— START —

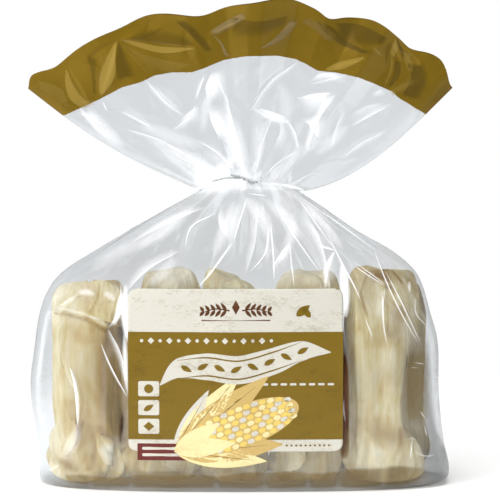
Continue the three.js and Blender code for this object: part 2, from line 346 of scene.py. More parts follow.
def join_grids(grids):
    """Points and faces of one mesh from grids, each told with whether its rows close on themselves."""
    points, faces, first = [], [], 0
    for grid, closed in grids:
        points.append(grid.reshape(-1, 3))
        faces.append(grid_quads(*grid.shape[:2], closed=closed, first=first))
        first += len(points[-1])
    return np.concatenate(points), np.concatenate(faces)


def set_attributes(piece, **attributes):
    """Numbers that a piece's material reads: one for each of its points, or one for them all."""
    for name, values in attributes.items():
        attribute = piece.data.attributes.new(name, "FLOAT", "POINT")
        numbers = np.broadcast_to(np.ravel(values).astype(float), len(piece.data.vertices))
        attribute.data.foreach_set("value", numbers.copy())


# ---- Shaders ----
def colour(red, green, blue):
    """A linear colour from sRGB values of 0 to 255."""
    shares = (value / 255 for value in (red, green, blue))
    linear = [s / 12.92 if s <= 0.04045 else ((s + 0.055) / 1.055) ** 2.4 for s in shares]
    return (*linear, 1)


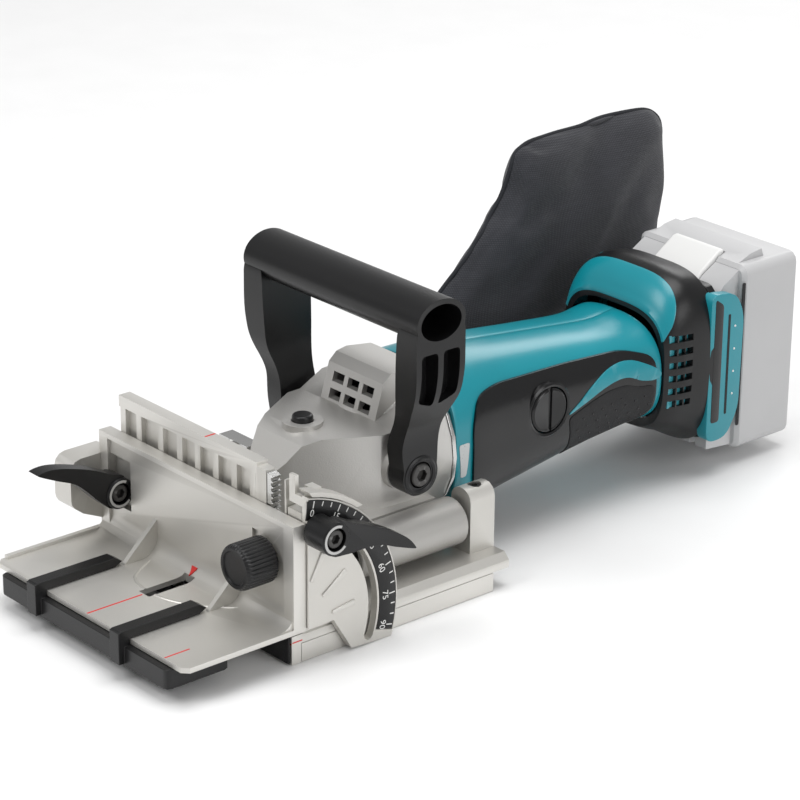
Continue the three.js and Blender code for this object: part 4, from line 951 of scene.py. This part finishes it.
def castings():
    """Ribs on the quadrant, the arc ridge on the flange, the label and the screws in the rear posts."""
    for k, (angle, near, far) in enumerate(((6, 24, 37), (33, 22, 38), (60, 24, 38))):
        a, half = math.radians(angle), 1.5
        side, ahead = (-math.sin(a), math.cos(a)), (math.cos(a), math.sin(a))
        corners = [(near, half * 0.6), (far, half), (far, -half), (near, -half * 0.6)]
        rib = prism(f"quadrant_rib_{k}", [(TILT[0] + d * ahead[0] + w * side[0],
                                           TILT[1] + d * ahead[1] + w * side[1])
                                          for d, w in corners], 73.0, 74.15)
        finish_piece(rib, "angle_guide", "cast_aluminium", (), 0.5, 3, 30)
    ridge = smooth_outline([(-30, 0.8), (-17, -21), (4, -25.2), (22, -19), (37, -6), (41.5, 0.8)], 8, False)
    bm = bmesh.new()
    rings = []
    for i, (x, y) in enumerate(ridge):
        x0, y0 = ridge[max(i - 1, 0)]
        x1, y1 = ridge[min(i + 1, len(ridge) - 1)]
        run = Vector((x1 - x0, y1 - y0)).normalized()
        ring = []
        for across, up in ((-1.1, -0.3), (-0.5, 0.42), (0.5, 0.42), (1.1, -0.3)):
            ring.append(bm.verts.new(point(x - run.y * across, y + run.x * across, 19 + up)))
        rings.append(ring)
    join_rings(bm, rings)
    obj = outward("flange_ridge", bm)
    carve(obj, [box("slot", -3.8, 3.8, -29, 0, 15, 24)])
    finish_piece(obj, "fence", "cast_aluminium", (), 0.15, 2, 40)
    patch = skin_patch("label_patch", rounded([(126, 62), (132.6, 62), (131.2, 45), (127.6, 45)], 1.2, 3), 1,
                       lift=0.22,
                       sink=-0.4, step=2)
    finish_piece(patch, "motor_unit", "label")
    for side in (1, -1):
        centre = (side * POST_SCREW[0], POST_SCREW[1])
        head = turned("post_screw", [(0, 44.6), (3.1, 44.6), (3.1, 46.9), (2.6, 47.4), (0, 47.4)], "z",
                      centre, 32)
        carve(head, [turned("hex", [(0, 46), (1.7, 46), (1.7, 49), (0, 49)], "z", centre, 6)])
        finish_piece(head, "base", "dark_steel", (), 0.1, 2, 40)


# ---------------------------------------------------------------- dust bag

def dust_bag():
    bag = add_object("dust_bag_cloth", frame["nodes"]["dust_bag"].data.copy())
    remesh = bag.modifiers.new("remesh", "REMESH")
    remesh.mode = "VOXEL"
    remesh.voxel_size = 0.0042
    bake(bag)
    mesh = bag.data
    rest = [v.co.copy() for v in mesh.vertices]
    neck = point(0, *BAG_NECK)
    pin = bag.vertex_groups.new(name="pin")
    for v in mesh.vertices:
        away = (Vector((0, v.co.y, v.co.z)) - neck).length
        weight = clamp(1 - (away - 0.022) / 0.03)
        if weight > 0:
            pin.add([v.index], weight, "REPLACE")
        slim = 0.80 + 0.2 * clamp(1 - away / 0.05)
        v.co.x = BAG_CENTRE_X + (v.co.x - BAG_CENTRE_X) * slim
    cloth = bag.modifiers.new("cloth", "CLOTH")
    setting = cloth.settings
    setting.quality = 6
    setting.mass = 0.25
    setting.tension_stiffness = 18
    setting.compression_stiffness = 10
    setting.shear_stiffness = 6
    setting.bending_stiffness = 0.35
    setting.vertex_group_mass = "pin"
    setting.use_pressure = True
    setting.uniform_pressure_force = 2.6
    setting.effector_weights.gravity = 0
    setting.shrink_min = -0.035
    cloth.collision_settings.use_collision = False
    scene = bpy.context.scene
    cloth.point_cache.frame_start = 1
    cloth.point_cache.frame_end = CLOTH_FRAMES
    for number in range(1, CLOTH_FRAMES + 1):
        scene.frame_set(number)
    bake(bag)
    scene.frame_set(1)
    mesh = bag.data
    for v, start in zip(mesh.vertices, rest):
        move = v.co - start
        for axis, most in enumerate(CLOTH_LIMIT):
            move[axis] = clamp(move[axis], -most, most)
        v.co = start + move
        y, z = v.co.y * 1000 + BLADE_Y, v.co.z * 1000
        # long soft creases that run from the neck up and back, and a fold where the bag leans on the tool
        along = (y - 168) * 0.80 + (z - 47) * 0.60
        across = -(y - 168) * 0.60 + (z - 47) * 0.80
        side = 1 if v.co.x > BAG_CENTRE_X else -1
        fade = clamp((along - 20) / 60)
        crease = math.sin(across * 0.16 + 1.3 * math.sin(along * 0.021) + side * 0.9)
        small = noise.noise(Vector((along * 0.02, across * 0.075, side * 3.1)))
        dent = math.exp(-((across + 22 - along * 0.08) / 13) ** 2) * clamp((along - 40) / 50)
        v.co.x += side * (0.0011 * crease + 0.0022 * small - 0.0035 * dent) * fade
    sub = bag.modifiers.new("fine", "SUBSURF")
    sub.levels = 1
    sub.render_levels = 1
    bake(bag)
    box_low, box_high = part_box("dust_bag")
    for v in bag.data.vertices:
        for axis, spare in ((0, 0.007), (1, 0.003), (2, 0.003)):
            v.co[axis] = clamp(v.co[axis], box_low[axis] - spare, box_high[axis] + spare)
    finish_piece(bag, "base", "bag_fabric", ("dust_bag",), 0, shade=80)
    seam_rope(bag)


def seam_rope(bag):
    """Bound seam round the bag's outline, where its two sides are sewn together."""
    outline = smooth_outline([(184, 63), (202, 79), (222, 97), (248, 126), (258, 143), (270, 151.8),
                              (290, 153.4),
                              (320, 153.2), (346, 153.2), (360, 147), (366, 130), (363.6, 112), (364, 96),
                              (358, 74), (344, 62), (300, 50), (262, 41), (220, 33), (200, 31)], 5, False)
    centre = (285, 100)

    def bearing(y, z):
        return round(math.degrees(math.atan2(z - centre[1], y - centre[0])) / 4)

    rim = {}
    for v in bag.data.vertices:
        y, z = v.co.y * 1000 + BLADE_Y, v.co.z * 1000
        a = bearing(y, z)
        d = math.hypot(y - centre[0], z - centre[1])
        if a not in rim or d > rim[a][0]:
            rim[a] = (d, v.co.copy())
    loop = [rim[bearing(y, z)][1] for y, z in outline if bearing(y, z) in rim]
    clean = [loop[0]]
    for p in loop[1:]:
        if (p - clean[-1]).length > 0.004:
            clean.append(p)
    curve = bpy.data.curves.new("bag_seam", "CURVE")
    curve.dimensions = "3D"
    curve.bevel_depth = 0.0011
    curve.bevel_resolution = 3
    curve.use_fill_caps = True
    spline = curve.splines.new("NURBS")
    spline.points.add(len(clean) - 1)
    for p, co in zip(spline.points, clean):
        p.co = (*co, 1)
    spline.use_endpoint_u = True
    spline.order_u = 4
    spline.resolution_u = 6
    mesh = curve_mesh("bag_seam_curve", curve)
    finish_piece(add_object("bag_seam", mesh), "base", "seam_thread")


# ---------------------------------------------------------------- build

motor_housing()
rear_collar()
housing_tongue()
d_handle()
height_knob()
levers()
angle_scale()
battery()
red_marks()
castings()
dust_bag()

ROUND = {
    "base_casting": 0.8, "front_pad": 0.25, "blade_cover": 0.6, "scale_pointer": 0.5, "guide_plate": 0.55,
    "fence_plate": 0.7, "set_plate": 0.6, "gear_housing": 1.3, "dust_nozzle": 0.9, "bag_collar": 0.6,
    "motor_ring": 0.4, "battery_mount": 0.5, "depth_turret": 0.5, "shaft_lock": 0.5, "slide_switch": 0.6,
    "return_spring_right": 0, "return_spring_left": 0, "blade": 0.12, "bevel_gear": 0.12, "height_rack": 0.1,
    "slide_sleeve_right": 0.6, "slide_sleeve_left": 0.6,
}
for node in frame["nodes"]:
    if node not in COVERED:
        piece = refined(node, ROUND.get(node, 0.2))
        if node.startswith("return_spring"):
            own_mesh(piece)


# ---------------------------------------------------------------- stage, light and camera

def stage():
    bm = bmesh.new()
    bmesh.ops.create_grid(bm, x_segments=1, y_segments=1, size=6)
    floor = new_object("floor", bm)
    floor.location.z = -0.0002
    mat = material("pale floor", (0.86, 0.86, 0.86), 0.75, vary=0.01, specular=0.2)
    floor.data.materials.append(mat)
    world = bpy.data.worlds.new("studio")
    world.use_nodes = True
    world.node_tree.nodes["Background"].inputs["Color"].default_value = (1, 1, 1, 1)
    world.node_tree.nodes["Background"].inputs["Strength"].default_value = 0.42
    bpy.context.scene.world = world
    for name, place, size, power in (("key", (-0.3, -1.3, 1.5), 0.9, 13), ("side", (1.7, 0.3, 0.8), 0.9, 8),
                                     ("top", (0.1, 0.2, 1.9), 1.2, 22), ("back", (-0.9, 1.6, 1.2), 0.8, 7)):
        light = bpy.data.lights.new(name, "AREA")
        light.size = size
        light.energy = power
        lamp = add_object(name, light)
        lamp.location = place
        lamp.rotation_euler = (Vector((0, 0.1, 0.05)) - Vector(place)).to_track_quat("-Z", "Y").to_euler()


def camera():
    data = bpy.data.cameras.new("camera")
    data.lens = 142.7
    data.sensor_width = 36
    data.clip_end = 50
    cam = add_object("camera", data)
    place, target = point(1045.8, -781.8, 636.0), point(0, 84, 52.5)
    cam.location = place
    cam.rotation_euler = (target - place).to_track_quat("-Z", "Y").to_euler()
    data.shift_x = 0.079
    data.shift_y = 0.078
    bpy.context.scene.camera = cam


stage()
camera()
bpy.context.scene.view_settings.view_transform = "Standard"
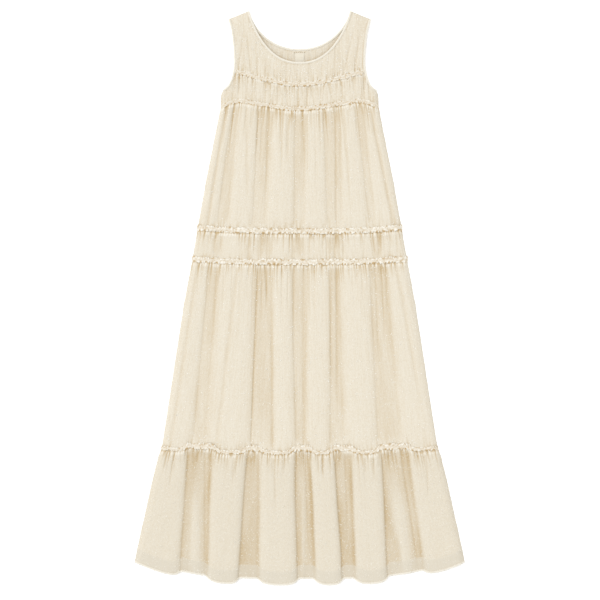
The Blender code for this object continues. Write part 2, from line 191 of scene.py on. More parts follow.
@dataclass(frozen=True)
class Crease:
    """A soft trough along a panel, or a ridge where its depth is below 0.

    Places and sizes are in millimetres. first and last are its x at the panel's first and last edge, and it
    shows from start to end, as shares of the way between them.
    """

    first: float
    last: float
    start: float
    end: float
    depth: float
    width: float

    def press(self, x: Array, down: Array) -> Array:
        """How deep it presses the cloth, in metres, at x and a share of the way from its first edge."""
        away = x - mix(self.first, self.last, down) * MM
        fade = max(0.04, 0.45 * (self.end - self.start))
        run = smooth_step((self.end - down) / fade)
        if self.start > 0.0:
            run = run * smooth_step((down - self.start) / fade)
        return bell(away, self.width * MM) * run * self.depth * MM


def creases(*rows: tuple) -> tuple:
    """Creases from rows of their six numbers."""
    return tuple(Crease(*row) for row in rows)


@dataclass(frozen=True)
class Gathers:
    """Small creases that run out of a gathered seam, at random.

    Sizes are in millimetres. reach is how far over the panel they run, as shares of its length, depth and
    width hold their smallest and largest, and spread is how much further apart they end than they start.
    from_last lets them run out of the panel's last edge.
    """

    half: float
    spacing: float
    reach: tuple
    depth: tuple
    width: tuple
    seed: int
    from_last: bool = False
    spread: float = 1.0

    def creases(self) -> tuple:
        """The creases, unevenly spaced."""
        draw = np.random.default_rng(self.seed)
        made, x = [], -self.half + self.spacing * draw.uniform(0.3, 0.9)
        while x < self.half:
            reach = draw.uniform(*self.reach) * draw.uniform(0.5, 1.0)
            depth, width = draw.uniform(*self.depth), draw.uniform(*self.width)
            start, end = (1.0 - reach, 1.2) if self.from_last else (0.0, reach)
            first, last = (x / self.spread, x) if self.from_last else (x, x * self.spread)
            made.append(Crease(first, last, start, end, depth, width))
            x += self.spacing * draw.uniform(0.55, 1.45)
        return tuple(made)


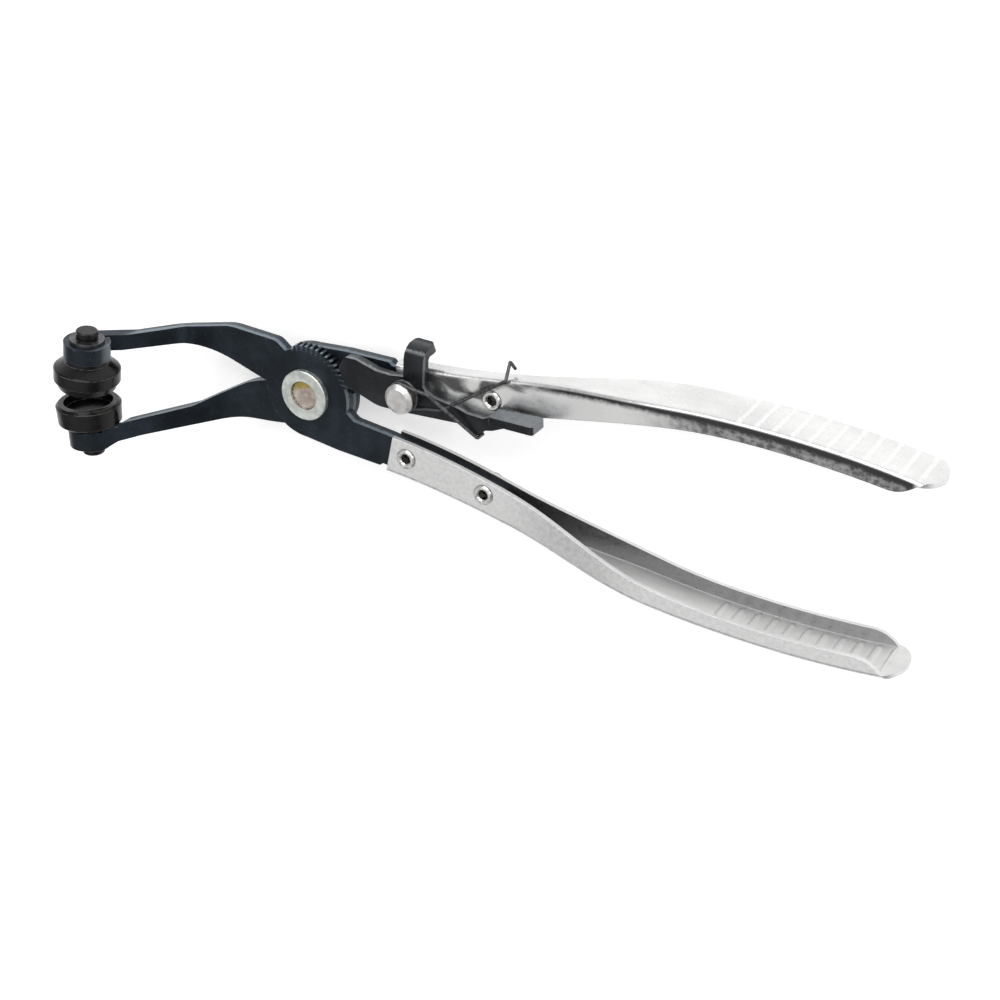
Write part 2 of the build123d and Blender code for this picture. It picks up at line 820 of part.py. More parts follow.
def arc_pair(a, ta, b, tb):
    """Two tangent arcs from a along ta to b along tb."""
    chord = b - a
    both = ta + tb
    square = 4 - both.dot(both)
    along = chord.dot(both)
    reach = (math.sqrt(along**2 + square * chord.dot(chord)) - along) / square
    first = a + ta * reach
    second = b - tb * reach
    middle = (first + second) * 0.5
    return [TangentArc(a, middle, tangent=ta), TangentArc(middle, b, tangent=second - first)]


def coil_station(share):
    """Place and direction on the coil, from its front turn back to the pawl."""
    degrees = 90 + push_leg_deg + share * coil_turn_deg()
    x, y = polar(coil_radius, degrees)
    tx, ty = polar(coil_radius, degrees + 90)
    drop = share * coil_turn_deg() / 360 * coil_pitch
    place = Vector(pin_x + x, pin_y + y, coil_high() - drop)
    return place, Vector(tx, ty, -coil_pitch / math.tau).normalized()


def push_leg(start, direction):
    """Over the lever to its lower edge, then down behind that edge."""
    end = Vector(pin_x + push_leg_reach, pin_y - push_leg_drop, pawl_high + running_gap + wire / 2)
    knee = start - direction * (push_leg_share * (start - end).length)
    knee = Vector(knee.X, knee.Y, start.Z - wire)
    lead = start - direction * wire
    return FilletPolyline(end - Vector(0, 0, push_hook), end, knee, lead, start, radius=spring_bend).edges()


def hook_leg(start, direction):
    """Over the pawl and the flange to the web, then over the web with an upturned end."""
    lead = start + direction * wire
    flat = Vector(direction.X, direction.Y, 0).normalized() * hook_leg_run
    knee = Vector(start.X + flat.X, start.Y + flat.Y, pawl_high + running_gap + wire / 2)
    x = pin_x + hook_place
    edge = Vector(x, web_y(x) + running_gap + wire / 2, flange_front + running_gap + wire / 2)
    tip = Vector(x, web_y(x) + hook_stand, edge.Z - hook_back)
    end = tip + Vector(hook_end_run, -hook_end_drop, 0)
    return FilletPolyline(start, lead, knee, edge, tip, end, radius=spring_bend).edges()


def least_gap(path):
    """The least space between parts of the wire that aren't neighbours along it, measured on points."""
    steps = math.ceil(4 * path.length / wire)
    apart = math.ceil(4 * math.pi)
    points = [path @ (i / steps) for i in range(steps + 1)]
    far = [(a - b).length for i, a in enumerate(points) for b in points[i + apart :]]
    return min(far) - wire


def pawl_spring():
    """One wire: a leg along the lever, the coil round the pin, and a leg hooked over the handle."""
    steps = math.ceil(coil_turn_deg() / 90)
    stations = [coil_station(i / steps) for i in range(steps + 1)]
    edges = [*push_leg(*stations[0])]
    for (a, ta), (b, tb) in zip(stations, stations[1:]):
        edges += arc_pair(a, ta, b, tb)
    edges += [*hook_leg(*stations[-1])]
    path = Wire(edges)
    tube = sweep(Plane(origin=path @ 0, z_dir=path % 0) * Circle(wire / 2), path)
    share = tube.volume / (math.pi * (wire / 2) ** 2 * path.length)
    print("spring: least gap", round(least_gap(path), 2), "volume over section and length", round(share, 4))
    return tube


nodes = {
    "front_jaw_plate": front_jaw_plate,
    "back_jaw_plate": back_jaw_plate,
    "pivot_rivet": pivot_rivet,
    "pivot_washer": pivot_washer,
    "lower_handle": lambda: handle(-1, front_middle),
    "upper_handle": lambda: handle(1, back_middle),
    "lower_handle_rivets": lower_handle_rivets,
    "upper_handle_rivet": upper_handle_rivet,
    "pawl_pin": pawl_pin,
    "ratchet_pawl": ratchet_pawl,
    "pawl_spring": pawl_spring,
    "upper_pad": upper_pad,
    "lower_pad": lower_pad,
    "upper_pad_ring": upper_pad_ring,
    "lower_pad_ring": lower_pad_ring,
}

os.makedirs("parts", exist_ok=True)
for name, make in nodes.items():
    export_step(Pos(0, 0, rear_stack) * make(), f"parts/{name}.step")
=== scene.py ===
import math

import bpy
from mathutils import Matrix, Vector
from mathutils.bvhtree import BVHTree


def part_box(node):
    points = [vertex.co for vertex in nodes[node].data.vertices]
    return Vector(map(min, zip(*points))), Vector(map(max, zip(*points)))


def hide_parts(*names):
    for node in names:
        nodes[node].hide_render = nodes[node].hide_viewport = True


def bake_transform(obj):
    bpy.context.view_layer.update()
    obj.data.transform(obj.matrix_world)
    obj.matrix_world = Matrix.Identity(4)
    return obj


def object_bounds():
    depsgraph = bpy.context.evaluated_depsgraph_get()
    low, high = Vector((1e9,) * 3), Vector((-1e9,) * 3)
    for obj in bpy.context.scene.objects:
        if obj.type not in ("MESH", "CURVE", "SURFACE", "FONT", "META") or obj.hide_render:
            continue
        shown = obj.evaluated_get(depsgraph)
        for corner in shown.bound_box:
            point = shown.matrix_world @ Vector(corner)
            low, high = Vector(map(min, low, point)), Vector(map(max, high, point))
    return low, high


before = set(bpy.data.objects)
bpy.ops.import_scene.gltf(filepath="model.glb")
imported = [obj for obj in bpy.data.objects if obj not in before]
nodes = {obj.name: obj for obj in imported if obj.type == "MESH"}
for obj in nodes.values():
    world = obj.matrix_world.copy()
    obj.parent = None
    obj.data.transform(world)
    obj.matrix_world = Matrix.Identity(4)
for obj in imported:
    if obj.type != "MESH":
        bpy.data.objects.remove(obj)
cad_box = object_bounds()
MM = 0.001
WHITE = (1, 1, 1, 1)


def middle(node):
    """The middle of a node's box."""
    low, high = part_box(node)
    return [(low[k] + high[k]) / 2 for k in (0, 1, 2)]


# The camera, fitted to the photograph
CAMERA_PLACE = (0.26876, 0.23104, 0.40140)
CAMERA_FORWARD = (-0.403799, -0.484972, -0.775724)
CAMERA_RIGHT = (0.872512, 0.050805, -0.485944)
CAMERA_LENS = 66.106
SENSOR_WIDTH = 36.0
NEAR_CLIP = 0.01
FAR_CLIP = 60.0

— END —

## Aim of the exercise
Look through the material above and print exactly the lines from the one containing "The Blender code" to the one containing "spread: float = 1.0", both included, and nothing more.

## Response below
The Blender code for this object continues. Write part 2, from line 191 of scene.py on. More parts follow.
@dataclass(frozen=True)
class Crease:
    """A soft trough along a panel, or a ridge where its depth is below 0.

    Places and sizes are in millimetres. first and last are its x at the panel's first and last edge, and it
    shows from start to end, as shares of the way between them.
    """

    first: float
    last: float
    start: float
    end: float
    depth: float
    width: float

    def press(self, x: Array, down: Array) -> Array:
        """How deep it presses the cloth, in metres, at x and a share of the way from its first edge."""
        away = x - mix(self.first, self.last, down) * MM
        fade = max(0.04, 0.45 * (self.end - self.start))
        run = smooth_step((self.end - down) / fade)
        if self.start > 0.0:
            run = run * smooth_step((down - self.start) / fade)
        return bell(away, self.width * MM) * run * self.depth * MM


def creases(*rows: tuple) -> tuple:
    """Creases from rows of their six numbers."""
    return tuple(Crease(*row) for row in rows)


@dataclass(frozen=True)
class Gathers:
    """Small creases that run out of a gathered seam, at random.

    Sizes are in millimetres. reach is how far over the panel they run, as shares of its length, depth and
    width hold their smallest and largest, and spread is how much further apart they end than they start.
    from_last lets them run out of the panel's last edge.
    """

    half: float
    spacing: float
    reach: tuple
    depth: tuple
    width: tuple
    seed: int
    from_last: bool = False
    spread: float = 1.0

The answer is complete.